● **Written problem**
Consider the listing below. Extract exactly the lines from the line containing "on the ground." to the line containing "obj.matrix_world = world", both included.
-------- Material provided --------
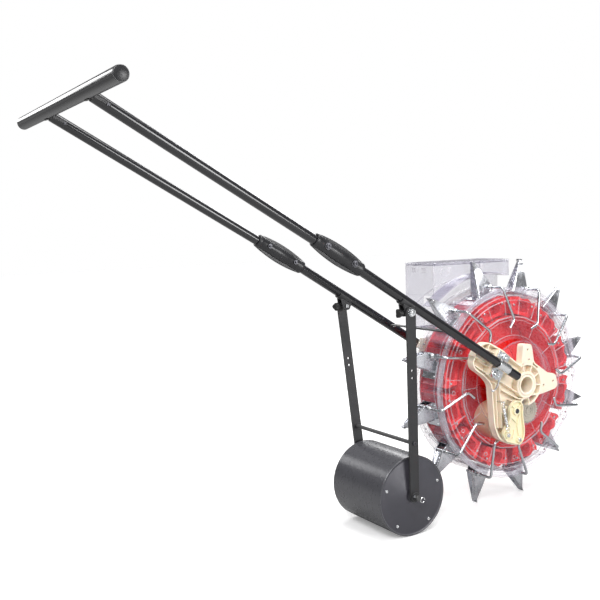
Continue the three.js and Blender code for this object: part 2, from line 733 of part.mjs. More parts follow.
// ---------------------------------------------------------------- press roller and its arms
// Saddle under the lower tube with an ear that carries the arm's hinge bolt.
function armLug() {
  const { x, y: z } = ARM_HINGE;
  const outline = [
    [x - 10, z + 2], [x - 6, z - 8], [x + 6, z - 8], [x + 11, z + 2], [x + 14, z + 14], [x - 16, z + 22],
  ];
  const ear = plate(outline, -116, -110.5);
  const cradle = swept([pointOnTube(x - 16, 1), pointOnTube(x + 14, 1)], roundSection(TUBE_RADIUS + 3, 16));
  const keep = ontoTube(box(-60, 60, -9.4, 20, -20, 0), x, -TUBE_Y);
  const channel = swept(
    [pointOnTube(x - 60, 1), pointOnTube(x + 60, 1)],
    roundSection(TUBE_RADIUS + GAP, 16),
  );
  return cut(join(intersect(cradle, keep), ear), channel, rod(x, z, 4.4, -130, -90, 12));
}

function armY(z) {
  const t = (ARM_HINGE.y - z) / (ARM_HINGE.y - ROLLER.y);
  return -(ARM_TOP_Y + (ARM_BOTTOM_Y - ARM_TOP_Y) * t);
}

function rollerArm() {
  const lean = new THREE.Vector2(ROLLER.x - ARM_HINGE.x, ROLLER.y - ARM_HINGE.y).normalize();
  const top = ARM_HINGE.clone().addScaledVector(lean, -10);
  const bottom = ROLLER.clone().addScaledVector(lean, 12);
  const path = [top, bottom].map((p) => new THREE.Vector3(p.x, armY(p.y), p.y));
  const w = ARM_WIDTH / 2;
  const t = ARM_THICKNESS / 2;
  const bar = swept(path, [[-t, -w], [t, -w], [t, w], [-t, w]]);
  const holeAt = (d, r) => {
    const p = ARM_HINGE.clone().addScaledVector(lean, d);
    return rod(p.x, p.y, r, -140, -70, 12);
  };
  const axleHole = rod(ROLLER.x, ROLLER.y, ROLLER_AXLE_RADIUS + 0.4, -140, -70, 14);
  return cut(bar, holeAt(0, 4.4), holeAt(116, 2.6), holeAt(131, 2.6), axleHole);
}

function tieRod() {
  const z = -77;
  const t = (ARM_HINGE.y - z) / (ARM_HINGE.y - ROLLER.y);
  const x = ARM_HINGE.x + (ROLLER.x - ARM_HINGE.x) * t;
  const reach = -armY(z) - ARM_THICKNESS / 2 - 0.6;
  return rod(x, z, 4, -reach, reach, 12);
}

function rollerDrum() {
  const inner = ROLLER_RADIUS - ROLLER_WALL;
  return tubeY(ROLLER.x, ROLLER.y, ROLLER_RADIUS, inner, -ROLLER_HALF_LENGTH, ROLLER_HALF_LENGTH, 36);
}

function rollerCap() {
  const outer = ROLLER_RADIUS - ROLLER_WALL - GAP;
  const bore = ROLLER_AXLE_RADIUS + 2 * GAP;
  return tubeY(ROLLER.x, ROLLER.y, outer, bore, -ROLLER_HALF_LENGTH + 1, -ROLLER_HALF_LENGTH + 5, 36);
}

function rollerAxle() {
  return rod(ROLLER.x, ROLLER.y, ROLLER_AXLE_RADIUS, -104, 104, 14);
}

// ---------------------------------------------------------------- assembly
function add(parent, name, geometry, [color, roughness, metalness]) {
  const mesh = new THREE.Mesh(geometry, new THREE.MeshStandardMaterial({ color, roughness, metalness }));
  geometry.computeVertexNormals();
  mesh.name = name;
  parent.add(mesh);
}

function addPair(parent, name, geometry, finish) {
  add(parent, `${name}_near`, geometry, finish);
  add(parent, `${name}_far`, mirrorY(geometry), finish);
}

function wheel() {
  const group = new THREE.Group();
  add(group, 'seed_drum', seedDrum(), FINISH.red);
  add(group, 'wheel_shell_near', nearShell(), FINISH.clear);
  add(group, 'wheel_shell_far', farShell(), FINISH.clear);
  add(group, 'hub_gear', hubGear(), FINISH.gear);
  const jaw = fixedJaw();
  const lever = tongue();
  for (let k = 0; k < MOUTH_COUNT; k++) {
    const mouth = new THREE.Group();
    const number = String(k + 1).padStart(2, '0');
    add(mouth, `fixed_jaw_${number}`, jaw, FINISH.zinc);
    add(mouth, `moving_jaw_${number}`, lever, FINISH.zinc);
    mouth.rotation.y = -mouthAngle(k);
    group.add(mouth);
  }
  return group;
}

function hub() {
  const group = new THREE.Group();
  add(group, 'axle_tube', axleTube(), FINISH.cream);
  add(group, 'bracket_near', bracketCasting(true), FINISH.cream);
  add(group, 'bracket_far', mirrorY(bracketCasting(false)), FINISH.cream);
  addPair(group, 'tube_clamp', tubeClamp(), FINISH.zinc);
  add(group, 'trip_arm', camArm(), FINISH.ivory);
  add(group, 'trip_pivot', camPivotPin(), FINISH.darkSteel);
  add(group, 'meter_housing', meterHousing(), FINISH.ivory);
  add(group, 'meter_shaft', meterShaft(), FINISH.gear);
  return group;
}

function hopper() {
  const group = new THREE.Group();
  add(group, 'hopper_body', hopperBody(), FINISH.clear);
  add(group, 'hopper_lid', hopperLid(), FINISH.clear);
  return group;
}

function pushFrame() {
  const group = new THREE.Group();
  add(group, 'handle_bar', crossbar(), FINISH.blackPaint);
  addPair(group, 'handle_cap', handleCap(), FINISH.blackPlastic);
  addPair(group, 'upper_tube', upperTube(), FINISH.blackPaint);
  addPair(group, 'lower_tube', lowerTube(), FINISH.blackPaint);
  addPair(group, 'coupler_outer', couplerHalf(true), FINISH.blackPlastic);
  addPair(group, 'coupler_inner', couplerHalf(false), FINISH.blackPlastic);
  add(group, 'brace_rod', braceRod(), FINISH.blackPaint);
  addPair(group, 'arm_lug', armLug(), FINISH.blackPaint);
  return group;
}

function pressRoller() {
  const group = new THREE.Group();
  addPair(group, 'roller_arm', rollerArm(), FINISH.blackPaint);
  add(group, 'tie_rod', tieRod(), FINISH.blackPaint);
  add(group, 'roller_drum', rollerDrum(), FINISH.rollerPaint);
  addPair(group, 'roller_cap', rollerCap(), FINISH.rollerPaint);
  add(group, 'roller_axle', rollerAxle(), FINISH.zinc);
  return group;
}

const group = new THREE.Group();
group.add(wheel(), hub(), hopper(), pushFrame(), pressRoller());

// The origin is the middle of the whole part on the ground.
const extent = new THREE.Box3().setFromObject(group, true);
group.position.set(-(extent.min.x + extent.max.x) / 2, 0, -extent.min.z);

export default group;
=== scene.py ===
"""Looks of the rolling seed planter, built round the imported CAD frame.

Shapes are drawn in millimetres from the wheel's centre: +X forward, +Y to the machine's left,
+Z up. Form.build scales them to metres and puts them in the row frame.
"""

import json
import math

import bmesh
import bpy
from mathutils import Matrix, Vector


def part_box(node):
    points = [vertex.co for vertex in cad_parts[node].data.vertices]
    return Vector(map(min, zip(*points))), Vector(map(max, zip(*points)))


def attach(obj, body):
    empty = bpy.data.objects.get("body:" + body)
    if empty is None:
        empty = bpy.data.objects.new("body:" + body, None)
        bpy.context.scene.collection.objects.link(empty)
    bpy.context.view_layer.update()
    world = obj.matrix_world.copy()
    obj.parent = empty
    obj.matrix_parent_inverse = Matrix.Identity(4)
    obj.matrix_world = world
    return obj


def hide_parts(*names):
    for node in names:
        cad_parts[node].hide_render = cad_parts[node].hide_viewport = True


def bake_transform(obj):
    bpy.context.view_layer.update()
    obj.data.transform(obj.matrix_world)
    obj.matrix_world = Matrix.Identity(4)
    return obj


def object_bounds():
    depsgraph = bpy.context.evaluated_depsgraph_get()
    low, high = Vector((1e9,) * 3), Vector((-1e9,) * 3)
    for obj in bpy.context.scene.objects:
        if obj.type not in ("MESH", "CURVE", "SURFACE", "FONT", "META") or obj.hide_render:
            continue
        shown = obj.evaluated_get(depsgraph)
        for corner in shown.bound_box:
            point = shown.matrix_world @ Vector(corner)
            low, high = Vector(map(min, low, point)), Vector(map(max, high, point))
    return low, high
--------
● **Result of this exercise**
// The origin is the middle of the whole part on the ground.
const extent = new THREE.Box3().setFromObject(group, true);
group.position.set(-(extent.min.x + extent.max.x) / 2, 0, -extent.min.z);

export default group;
=== scene.py ===
"""Looks of the rolling seed planter, built round the imported CAD frame.

Shapes are drawn in millimetres from the wheel's centre: +X forward, +Y to the machine's left,
+Z up. Form.build scales them to metres and puts them in the row frame.
"""

import json
import math

import bmesh
import bpy
from mathutils import Matrix, Vector


def part_box(node):
    points = [vertex.co for vertex in cad_parts[node].data.vertices]
    return Vector(map(min, zip(*points))), Vector(map(max, zip(*points)))


def attach(obj, body):
    empty = bpy.data.objects.get("body:" + body)
    if empty is None:
        empty = bpy.data.objects.new("body:" + body, None)
        bpy.context.scene.collection.objects.link(empty)
    bpy.context.view_layer.update()
    world = obj.matrix_world.copy()
    obj.parent = empty
    obj.matrix_parent_inverse = Matrix.Identity(4)
    obj.matrix_world = world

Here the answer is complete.